WORK TO BE COMPLETED - Return the full material exactly.

SOURCE EXCERPT -
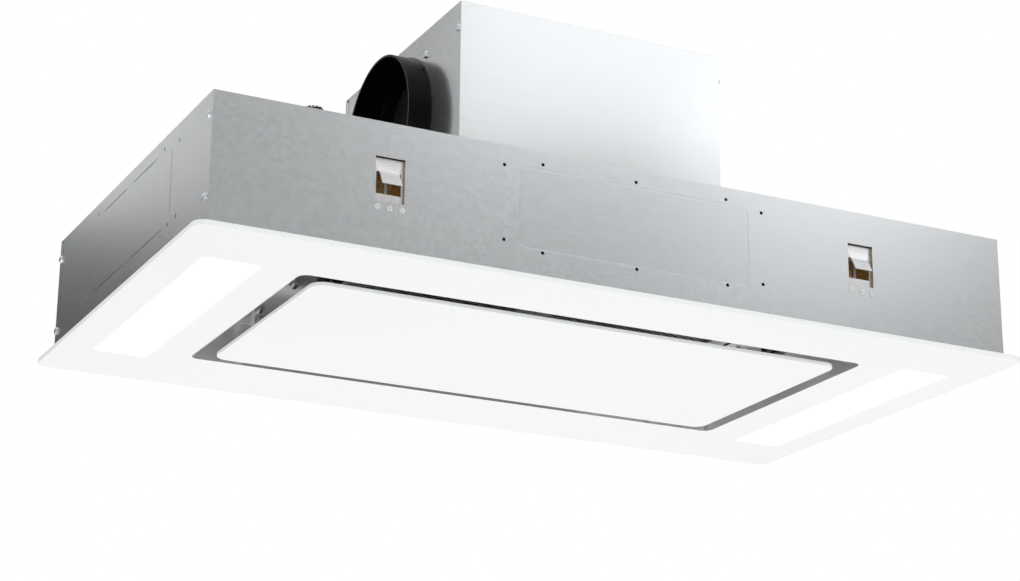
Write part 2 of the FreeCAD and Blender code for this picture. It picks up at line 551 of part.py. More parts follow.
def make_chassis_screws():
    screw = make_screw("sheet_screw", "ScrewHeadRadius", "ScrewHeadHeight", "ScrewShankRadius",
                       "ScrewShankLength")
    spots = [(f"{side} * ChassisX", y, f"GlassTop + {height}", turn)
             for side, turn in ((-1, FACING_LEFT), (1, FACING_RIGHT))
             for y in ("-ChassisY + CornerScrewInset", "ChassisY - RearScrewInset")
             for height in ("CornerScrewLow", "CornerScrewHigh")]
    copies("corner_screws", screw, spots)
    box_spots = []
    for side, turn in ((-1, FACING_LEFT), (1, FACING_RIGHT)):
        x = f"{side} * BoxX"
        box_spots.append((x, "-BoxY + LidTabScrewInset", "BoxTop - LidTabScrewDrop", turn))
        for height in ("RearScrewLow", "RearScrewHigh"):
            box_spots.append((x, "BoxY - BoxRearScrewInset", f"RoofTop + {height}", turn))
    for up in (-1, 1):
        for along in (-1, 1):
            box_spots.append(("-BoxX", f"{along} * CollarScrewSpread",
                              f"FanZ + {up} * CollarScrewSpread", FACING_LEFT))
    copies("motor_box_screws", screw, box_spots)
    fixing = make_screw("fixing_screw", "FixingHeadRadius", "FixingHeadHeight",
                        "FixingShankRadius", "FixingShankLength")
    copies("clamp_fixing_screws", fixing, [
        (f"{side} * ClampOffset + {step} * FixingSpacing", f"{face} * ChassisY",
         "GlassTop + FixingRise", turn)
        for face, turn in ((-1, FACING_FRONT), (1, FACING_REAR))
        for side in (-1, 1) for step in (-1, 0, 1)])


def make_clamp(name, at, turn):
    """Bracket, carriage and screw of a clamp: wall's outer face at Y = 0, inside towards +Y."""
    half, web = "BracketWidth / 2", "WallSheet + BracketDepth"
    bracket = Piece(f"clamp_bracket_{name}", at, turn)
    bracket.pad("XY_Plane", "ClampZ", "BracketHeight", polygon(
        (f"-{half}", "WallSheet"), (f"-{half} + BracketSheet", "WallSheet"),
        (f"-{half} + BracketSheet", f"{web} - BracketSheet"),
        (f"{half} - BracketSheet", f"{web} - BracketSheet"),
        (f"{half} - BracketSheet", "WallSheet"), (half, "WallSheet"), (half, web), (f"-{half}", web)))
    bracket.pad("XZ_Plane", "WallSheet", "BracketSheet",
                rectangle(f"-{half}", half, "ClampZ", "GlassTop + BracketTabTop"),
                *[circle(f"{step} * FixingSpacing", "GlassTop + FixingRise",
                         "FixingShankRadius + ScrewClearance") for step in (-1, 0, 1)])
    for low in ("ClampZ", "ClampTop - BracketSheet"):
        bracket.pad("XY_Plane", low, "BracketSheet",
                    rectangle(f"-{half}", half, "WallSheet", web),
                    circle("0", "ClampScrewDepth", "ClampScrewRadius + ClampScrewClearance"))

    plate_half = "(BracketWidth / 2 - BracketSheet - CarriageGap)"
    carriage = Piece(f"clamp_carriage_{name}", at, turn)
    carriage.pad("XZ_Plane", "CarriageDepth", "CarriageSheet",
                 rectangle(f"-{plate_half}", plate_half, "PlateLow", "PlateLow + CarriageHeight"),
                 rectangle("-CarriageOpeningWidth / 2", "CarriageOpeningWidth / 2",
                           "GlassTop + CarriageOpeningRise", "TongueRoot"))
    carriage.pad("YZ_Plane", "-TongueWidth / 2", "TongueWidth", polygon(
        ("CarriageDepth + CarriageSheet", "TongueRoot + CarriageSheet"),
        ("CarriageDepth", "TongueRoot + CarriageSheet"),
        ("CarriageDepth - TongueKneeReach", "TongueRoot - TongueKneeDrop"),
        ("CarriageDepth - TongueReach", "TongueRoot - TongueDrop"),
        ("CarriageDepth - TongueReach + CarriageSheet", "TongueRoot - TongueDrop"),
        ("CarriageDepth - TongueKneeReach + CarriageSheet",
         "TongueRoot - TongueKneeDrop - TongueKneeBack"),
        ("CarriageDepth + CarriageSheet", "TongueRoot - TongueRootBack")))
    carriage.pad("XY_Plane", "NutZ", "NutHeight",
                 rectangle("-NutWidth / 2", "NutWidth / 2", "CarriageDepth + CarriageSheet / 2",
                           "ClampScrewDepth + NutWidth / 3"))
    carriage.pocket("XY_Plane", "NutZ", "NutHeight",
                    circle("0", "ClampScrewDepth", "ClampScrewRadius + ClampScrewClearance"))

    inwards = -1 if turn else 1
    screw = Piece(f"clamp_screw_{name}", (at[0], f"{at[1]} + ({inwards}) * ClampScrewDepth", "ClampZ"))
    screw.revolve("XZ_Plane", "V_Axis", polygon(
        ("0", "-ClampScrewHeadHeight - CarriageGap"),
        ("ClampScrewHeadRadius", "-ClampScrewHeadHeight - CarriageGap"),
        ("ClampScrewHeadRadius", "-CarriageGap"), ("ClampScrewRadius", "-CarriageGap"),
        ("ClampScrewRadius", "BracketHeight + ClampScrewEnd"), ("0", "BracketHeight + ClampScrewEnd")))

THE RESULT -
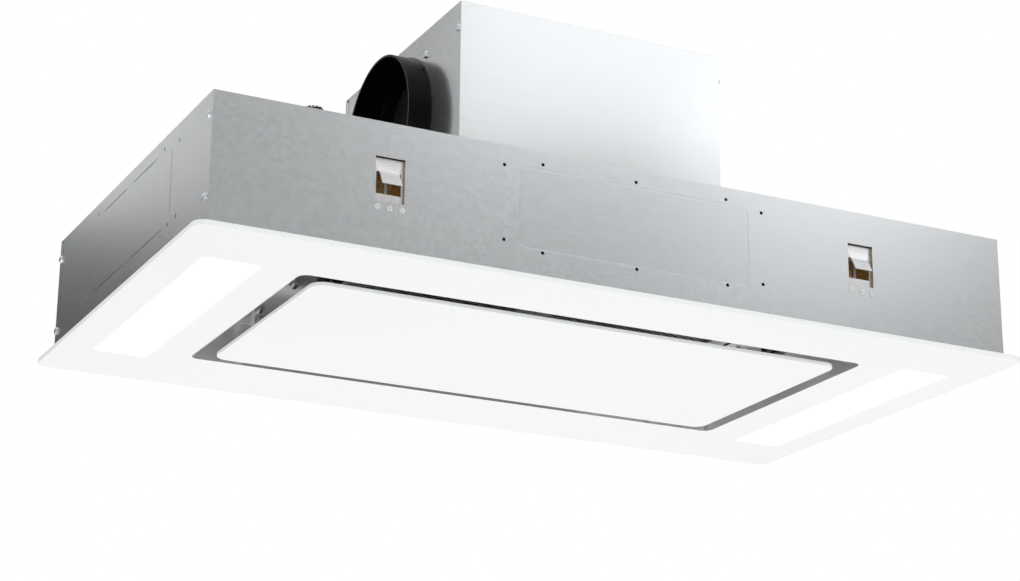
Write part 2 of the FreeCAD and Blender code for this picture. It picks up at line 551 of part.py. More parts follow.
def make_chassis_screws():
    screw = make_screw("sheet_screw", "ScrewHeadRadius", "ScrewHeadHeight", "ScrewShankRadius",
                       "ScrewShankLength")
    spots = [(f"{side} * ChassisX", y, f"GlassTop + {height}", turn)
             for side, turn in ((-1, FACING_LEFT), (1, FACING_RIGHT))
             for y in ("-ChassisY + CornerScrewInset", "ChassisY - RearScrewInset")
             for height in ("CornerScrewLow", "CornerScrewHigh")]
    copies("corner_screws", screw, spots)
    box_spots = []
    for side, turn in ((-1, FACING_LEFT), (1, FACING_RIGHT)):
        x = f"{side} * BoxX"
        box_spots.append((x, "-BoxY + LidTabScrewInset", "BoxTop - LidTabScrewDrop", turn))
        for height in ("RearScrewLow", "RearScrewHigh"):
            box_spots.append((x, "BoxY - BoxRearScrewInset", f"RoofTop + {height}", turn))
    for up in (-1, 1):
        for along in (-1, 1):
            box_spots.append(("-BoxX", f"{along} * CollarScrewSpread",
                              f"FanZ + {up} * CollarScrewSpread", FACING_LEFT))
    copies("motor_box_screws", screw, box_spots)
    fixing = make_screw("fixing_screw", "FixingHeadRadius", "FixingHeadHeight",
                        "FixingShankRadius", "FixingShankLength")
    copies("clamp_fixing_screws", fixing, [
        (f"{side} * ClampOffset + {step} * FixingSpacing", f"{face} * ChassisY",
         "GlassTop + FixingRise", turn)
        for face, turn in ((-1, FACING_FRONT), (1, FACING_REAR))
        for side in (-1, 1) for step in (-1, 0, 1)])


def make_clamp(name, at, turn):
    """Bracket, carriage and screw of a clamp: wall's outer face at Y = 0, inside towards +Y."""
    half, web = "BracketWidth / 2", "WallSheet + BracketDepth"
    bracket = Piece(f"clamp_bracket_{name}", at, turn)
    bracket.pad("XY_Plane", "ClampZ", "BracketHeight", polygon(
        (f"-{half}", "WallSheet"), (f"-{half} + BracketSheet", "WallSheet"),
        (f"-{half} + BracketSheet", f"{web} - BracketSheet"),
        (f"{half} - BracketSheet", f"{web} - BracketSheet"),
        (f"{half} - BracketSheet", "WallSheet"), (half, "WallSheet"), (half, web), (f"-{half}", web)))
    bracket.pad("XZ_Plane", "WallSheet", "BracketSheet",
                rectangle(f"-{half}", half, "ClampZ", "GlassTop + BracketTabTop"),
                *[circle(f"{step} * FixingSpacing", "GlassTop + FixingRise",
                         "FixingShankRadius + ScrewClearance") for step in (-1, 0, 1)])
    for low in ("ClampZ", "ClampTop - BracketSheet"):
        bracket.pad("XY_Plane", low, "BracketSheet",
                    rectangle(f"-{half}", half, "WallSheet", web),
                    circle("0", "ClampScrewDepth", "ClampScrewRadius + ClampScrewClearance"))

    plate_half = "(BracketWidth / 2 - BracketSheet - CarriageGap)"
    carriage = Piece(f"clamp_carriage_{name}", at, turn)
    carriage.pad("XZ_Plane", "CarriageDepth", "CarriageSheet",
                 rectangle(f"-{plate_half}", plate_half, "PlateLow", "PlateLow + CarriageHeight"),
                 rectangle("-CarriageOpeningWidth / 2", "CarriageOpeningWidth / 2",
                           "GlassTop + CarriageOpeningRise", "TongueRoot"))
    carriage.pad("YZ_Plane", "-TongueWidth / 2", "TongueWidth", polygon(
        ("CarriageDepth + CarriageSheet", "TongueRoot + CarriageSheet"),
        ("CarriageDepth", "TongueRoot + CarriageSheet"),
        ("CarriageDepth - TongueKneeReach", "TongueRoot - TongueKneeDrop"),
        ("CarriageDepth - TongueReach", "TongueRoot - TongueDrop"),
        ("CarriageDepth - TongueReach + CarriageSheet", "TongueRoot - TongueDrop"),
        ("CarriageDepth - TongueKneeReach + CarriageSheet",
         "TongueRoot - TongueKneeDrop - TongueKneeBack"),
        ("CarriageDepth + CarriageSheet", "TongueRoot - TongueRootBack")))
    carriage.pad("XY_Plane", "NutZ", "NutHeight",
                 rectangle("-NutWidth / 2", "NutWidth / 2", "CarriageDepth + CarriageSheet / 2",
                           "ClampScrewDepth + NutWidth / 3"))
    carriage.pocket("XY_Plane", "NutZ", "NutHeight",
                    circle("0", "ClampScrewDepth", "ClampScrewRadius + ClampScrewClearance"))

    inwards = -1 if turn else 1
    screw = Piece(f"clamp_screw_{name}", (at[0], f"{at[1]} + ({inwards}) * ClampScrewDepth", "ClampZ"))
    screw.revolve("XZ_Plane", "V_Axis", polygon(
        ("0", "-ClampScrewHeadHeight - CarriageGap"),
        ("ClampScrewHeadRadius", "-ClampScrewHeadHeight - CarriageGap"),
        ("ClampScrewHeadRadius", "-CarriageGap"), ("ClampScrewRadius", "-CarriageGap"),
        ("ClampScrewRadius", "BracketHeight + ClampScrewEnd"), ("0", "BracketHeight + ClampScrewEnd")))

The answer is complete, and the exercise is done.